I've struggled with blog content after leaving my beloved GHT and river behind.  Nothing has really clicked.  The beach is beautiful, the live oaks are majestic, the salt marsh is magical.  Most days I walk Baylee, then I put her in the house and then I walk me.  Sometimes I walk here.  Sometimes I drive to the end of the peninsula and walk there.

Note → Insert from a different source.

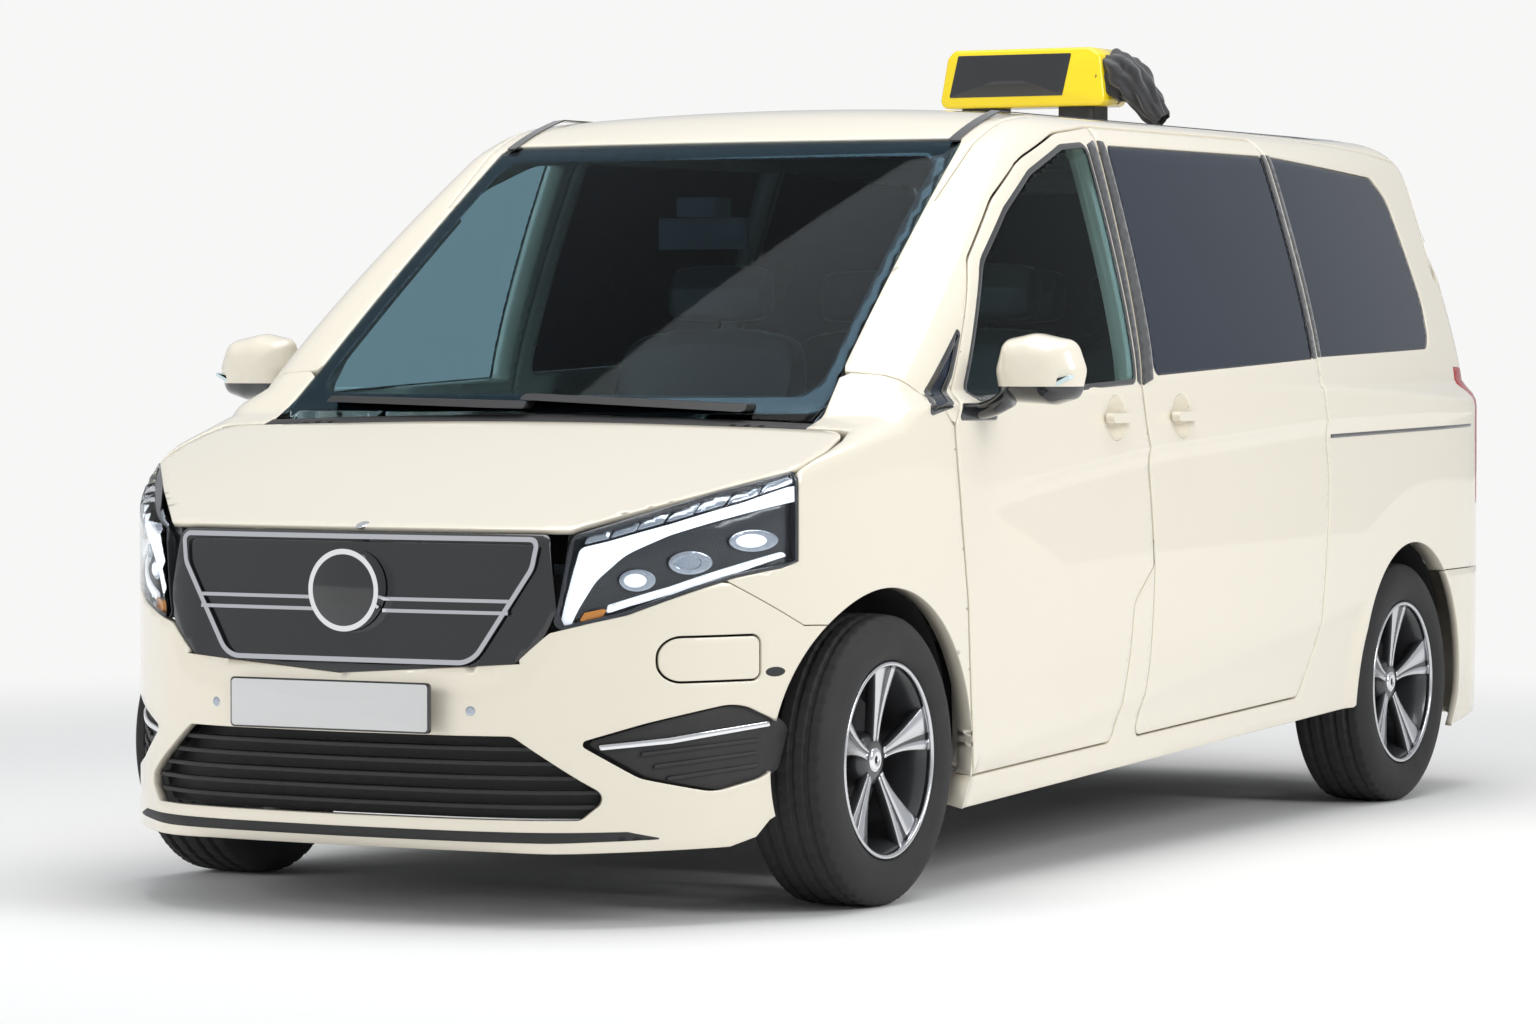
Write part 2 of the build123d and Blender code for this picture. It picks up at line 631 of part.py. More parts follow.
def make_underbody():
    """Floor, stepped firewall, four wheelhouses and the rails that carry the front end."""
    edge = half_width - wall
    toe = front_axle + 440
    floor = block((-edge, edge), (toe, tail - wall), (floor_top - floor_wall, floor_top))
    fire = block((-edge, edge), (toe - 30, toe), (260, 620))
    shelf = block((-edge, edge), (front_axle + 150, toe), (590, 620))
    upper = block((-edge, edge), (front_axle + 150, front_axle + 180), (590, 1020))
    shape = floor + fire + shelf + upper
    lining = []
    for side in (-1, 1):
        for axle, inner_x in ((front_axle, 520), (rear_axle, 680)):
            spans = [(inner_x, edge), (inner_x + 12, edge + 20)]
            if side < 0:
                spans = [(-out, -into) for into, out in spans]
            house = axle_arch(axle, tyre_radius, arch_radius + 12, *spans[0])
            space = axle_arch(axle, tyre_radius, arch_radius + 4, *spans[1])
            below = block((-edge, edge), (axle - 500, axle + 500), (-100, tyre_radius - 5))
            lining.append(house - space - below)
            shape = shape - space
        rail = block((side * 455 - 35, side * 455 + 35), (nose + 150, toe), (rail_low, 590))
        shape = shape + rail
    for liner in lining:
        shape = shape + liner
    for side in (-1, 1):
        foot = side * steering_axis_x(tyre_radius + arch_radius)
        shape = shape - Pos(foot, front_axle, tyre_radius + arch_radius) * Cylinder(70, 200)
    return biggest(shape & body_form(wall + 12))


def make_seat(x, y, width):
    """Cushion, backrest and head restraint as one plain soft body standing on its base."""
    base_top = floor_top + 230
    side = make_face(FilletPolyline(
        (y, base_top), (y - 20, base_top + 130), (y + 60, base_top + 165), (y + 430, base_top + 140),
        (y + 540, base_top + 650), (y + 580, base_top + 860), (y + 660, base_top + 860),
        (y + 650, base_top + 620), (y + 560, base_top),
        radius=[30, 50, 60, 60, 20, 30, 30, 60, 40], close=True))
    return extrude(Plane.YZ.offset(x - width / 2) * side, amount=width)


def main():
    os.makedirs("parts", exist_ok=True)
    panels = make_panels()
    panels["battery_pack"] = [block((-560, 560), (front_axle + 520, rear_axle - 560),
                                    (floor_top - floor_wall - 150, floor_top - floor_wall - seat_gap),
                                    40)]
    panels["power_unit"] = [block((-400, 400), (front_axle - 380, front_axle + 130),
                                  (frame_top + seat_gap, 760), 40)]
    panels["underbody"] = [make_underbody()]
    panels["front_frame"], panels["rear_suspension"] = [[item] for item in make_suspension()]
    knuckle = make_knuckle()
    panels["knuckle_left"], panels["knuckle_right"] = [[half] for half in both_sides(knuckle)]
    tyre, rim = make_tyre(), make_rim()
    for name, y, track in (("front", front_axle, track_front), ("rear", rear_axle, track_rear)):
        place = Pos(track / 2, y, tyre_radius)
        for kind, shape in (("tyre", tyre), ("rim", rim)):
            left, right = both_sides(place * shape)
            panels[f"{kind}_{name}_left"] = [left]
            panels[f"{kind}_{name}_right"] = [right]
    make_cabin(panels)
    make_roof_sign(panels)
    make_trim(panels)
    for name, shapes in panels.items():
        export_step(Compound(children=solids_of(shapes)), f"parts/{name}.step")


def make_cabin(panels):
    """Dashboard, steering wheel, seats and mirror inside the cabin."""
    dash = side_prism(outline(at_front([
        (215, 715), (215, 1040), (330, 1062), (560, 1035), (660, 950), (640, 860), (520, 790),
        (430, 715)]), [20, 40, 60, 60, 40, 40, 60, 20]), -860, 860)
    panels["dashboard"] = [dash]
    hub_y, hub_z = front_axle + 835, 1010
    tilt = Plane(origin=(steering_x, hub_y, hub_z), z_dir=(0, cos(radians(28)), sin(radians(28))))
    ring = Torus(178, 15)
    wheel = ring + Pos(0, 0, -14) * Cylinder(58, 40)
    for turn in (0, 180, 270):
        wheel = wheel + Rot(0, 0, turn) * Pos(110, 0, -6) * Box(140, 34, 16)
    column = Pos(0, 0, -104) * Cylinder(24, 130)
    panels["steering_wheel"] = [tilt * (wheel + column)]
    front = [make_seat(side * steering_x, front_axle + 1000, 520) for side in (1, -1)]
    panels["front_seats"] = front
    rows = []
    for row in seat_rows:
        rows += [make_seat(x, front_axle + row, 430) for x in (-450, 0, 450)]
    panels["rear_seats"] = rows
    bases = [block((side * steering_x - 210, side * steering_x + 210),
                   (front_axle + 1020, front_axle + 1520), (floor_top + seat_gap, floor_top + 229.7), 20)
             for side in (1, -1)]
    for row in seat_rows:
        bases += [block((x - 190, x + 190), (front_axle + row + 40, front_axle + row + 480),
                        (floor_top + seat_gap, floor_top + 229.7), 20) for x in (-450, 0, 450)]
    panels["seat_bases"] = bases
    housing = block((-60, 60), (front_axle + 770, front_axle + 850), (1600, 1648), 12)
    glass = block((-125, 125), (front_axle + 800, front_axle + 825), (1520, 1598), 6)
    panels["rear_view_mirror"] = [housing + glass]


def make_roof_sign(panels):
    """Illuminated roof box on two feet, with a soft cover bunched over its left end."""
    low, high = roof_height + 54, roof_height + 217
    face = outline([(-262, low), (252, low), (236, high - 20), (205, high), (-215, high),
                    (-236, high - 22)], [22, 22, 20, 30, 30, 20])
    shape = front_prism(face, sign_y - 78, sign_y + 78)
    panels["roof_sign"] = [fillet(shape.edges().filter_by(Axis.Y, reverse=True), 7)]
    feet = [block((x - 55, x + 55), (sign_y - 60, sign_y + 60), (1870, low - seat_gap), 20)
            - body_form(-seat_gap) for x in (-150, 150)]
    panels["sign_feet"] = [biggest(foot) for foot in feet]
    cover = outline([(258, low + 20), (330, roof_height - 25), (392, roof_height - 30),
                     (402, roof_height + 10), (345, low + 60), (300, high - 30), (262, high - 18)],
                    [8, 12, 3, 5, 20, 20, 6])
    panels["sign_cover"] = [biggest(front_prism(cover, sign_y - 60, sign_y + 70) - body_form(-seat_gap))]


def make_trim(panels):
    """Plates and door mirrors."""
    panels["front_plate"] = [block((-262, 262), (nose - 13, nose - seat_gap), (430, 542), 4)]
    panels["rear_plate"] = [block((-262, 262), (tail - 54, tail - 46), (930, 1042), 3)]
    housing = region([(992, 1150), (1130, 1142), (1190, 1160), (1205, 1225), (1180, 1292),
                      (1080, 1312), (1000, 1296), (980, 1225)], [20, 30, 30, 40, 40, 60, 30, 40])
    shell = front_prism(housing, front_axle + 392, front_axle + 482)
    front_edge = shell.edges().group_by(Axis.Y)[0]
    shell = fillet(front_edge, 14)
    arm = block((930, 1040), (front_axle + 410, front_axle + 468), (1112, 1158), 12)
    arm = biggest(arm - body_form(-seat_gap))
    left = arm + shell
    panels["mirror_left"], panels["mirror_right"] = [[half] for half in both_sides(left)]


main()
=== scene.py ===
import math

import bmesh
import bpy
import numpy as np
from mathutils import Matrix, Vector
from mathutils.geometry import delaunay_2d_cdt


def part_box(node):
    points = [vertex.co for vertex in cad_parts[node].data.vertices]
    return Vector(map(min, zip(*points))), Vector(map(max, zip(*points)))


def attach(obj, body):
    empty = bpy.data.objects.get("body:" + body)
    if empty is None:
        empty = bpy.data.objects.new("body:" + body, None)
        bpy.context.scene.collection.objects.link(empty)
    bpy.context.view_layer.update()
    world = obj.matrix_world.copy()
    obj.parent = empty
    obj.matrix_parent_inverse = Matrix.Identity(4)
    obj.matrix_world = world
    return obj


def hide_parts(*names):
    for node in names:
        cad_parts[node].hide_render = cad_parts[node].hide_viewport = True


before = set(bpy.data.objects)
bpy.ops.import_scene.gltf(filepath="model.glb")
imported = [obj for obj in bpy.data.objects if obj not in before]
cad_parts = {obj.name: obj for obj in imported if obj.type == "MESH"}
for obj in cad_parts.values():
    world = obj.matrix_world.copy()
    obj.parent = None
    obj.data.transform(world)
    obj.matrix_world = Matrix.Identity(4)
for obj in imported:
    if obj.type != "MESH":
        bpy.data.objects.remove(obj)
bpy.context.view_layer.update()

# Sizes in metres, on the frame's own axes: -Y is the nose, +X the car's left side
FRONT_OVERHANG = 0.895
WHEELBASE = 3.200
REAR_OVERHANG = 0.800
LENGTH = FRONT_OVERHANG + WHEELBASE + REAR_OVERHANG
FRONT_AXLE = -LENGTH / 2 + FRONT_OVERHANG
REAR_AXLE = FRONT_AXLE + WHEELBASE
TAIL = LENGTH / 2
SIDE = 0.964
ROOF = 1.893
BELT = 1.175
TYRE_RADIUS = 0.335
TYRE_WIDTH = 0.225
TRACK_FRONT = 1.666
TRACK_REAR = 1.646
ARCH = 0.394
SHUT = 0.005
HALF_GAP = SHUT / 2
NOSE_ARC = 5.2
TAIL_ARC = 6.0
ROUND = 0.0022
MIDDLE = (FRONT_AXLE + REAR_AXLE) / 2
SIDES = (("left", 1), ("right", -1))

# Stations behind the front axle where the top line changes its arc
GLASS_START = -0.015
HEADER_START = 0.871
STEEP_END = 0.9
ROOF_START = 1.440
ROOF_JOIN = ROOF + 0.012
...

But back to the giraffe imagery.  As you know, recently I was lucky enough to see a whale breach the waves just a few hundred yards away from where I was sitting on the beach.  Easily, this has been the highlight of my adventure here.  For my giraffe to replace the whale - is my giraffe head tree telling me to move on?  Or telling me that it's still there, watching over the river, a respite for weary squirrels, a perch for red headed woodpeckers?  Maybe it's simply on my mind and these autumnal clues are reminding me of wonderful memories from my past.  Which really is reminding me that it's time to make some new ones.

What is autumn like on a little east coast beach?  Time to find out...

Tuesday, September 25, 2012

Stop it stop it stop it stop it....


You can't hear the cries of trees over the grating sound of chainsaws, the incessant rumbling and bumbling of bulldozers and bobcats.

Nor can you hear their screams over the din as stout, proud branches are hacked and pulled off, down onto the ground, loaded into trailers to be hauled away and burned.

You don't see the bird nests that are destroyed, the butterflies, caterpillars and chrysalis's that are maimed, anoles and tree frogs killed, complete ecosystems that are decimated, or the people who cry at this loss.

You can't hear the ground shriek as thick roots that anchored a living thing to the earth are yanked out and cast away as nothing.

The earth is crying today as one of hers is gone for good.  I am crying, too.  Marc Cohn in my ear, everything blocked out through my iPod, even that doesn't stop the faint rumble from coming through as the carnage continues.

Makes these seeds ever the more precious.